Gold prices in domestic commodity markets bounced back on Tuesday as equities fell globally and US crude Futures plunged.
On MCX, gold June futures were trading 286 points higher at 46,000 per 10 gm. Earlier, the gold MCX had touched an intraday high of 46,050.00 as against the last closing value of 45,714.
Internationally, gold prices were falling marginally amid rising dollar. Prospects of a pickup in manufacturing and a possible restart of activity in the US, also turned commodity investors cautious.
Signs that the spread of the coronavirus is being contained dampened demand for the safe haven asset, experts suggested.
Overseas, COMEX Gold futures was trading 0.08% or 1.30 points lower at the day's high of USD 1,700.30 per ounce. Ealrier COMEX gold closed at USD 1,701.60 per punce on Monday.
Equity markets worldwide turned red as US oil Futures collapsed to historic lows over low demand and storage facilities reaching their limits.
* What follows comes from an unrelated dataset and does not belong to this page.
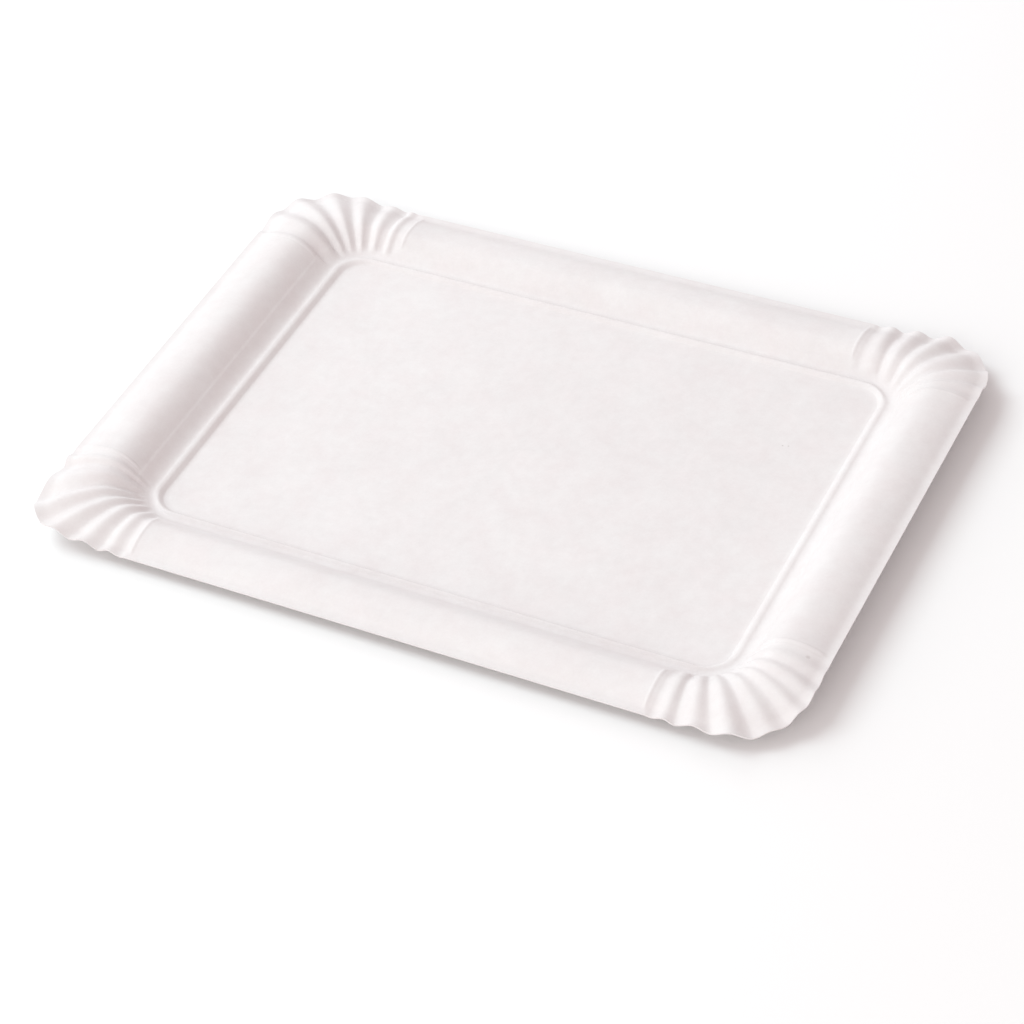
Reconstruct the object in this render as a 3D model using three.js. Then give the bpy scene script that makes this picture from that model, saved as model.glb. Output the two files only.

As gold is seen as a safe investment during volatile times, demand outlook for the precious metal looks quite strong, suggest commodity traders.
"A strong dollar and optimism that top economies will restart activities after the lockdown may hit demand for the commodity," said Hareesh V, Head Commodity Research at Geojit Financial Services.
Global recession worries and hopes of stimulus from central banks limited the downfall in bullion metal, he further added.
The coronavirus-induced lockdown worldwide has also caused substantial decline in oil market. US Crude oil fell to the lowest in more than two decades, as storage facilities to store crude were filled globally, insufficient to cope with plunging demand for the commodity.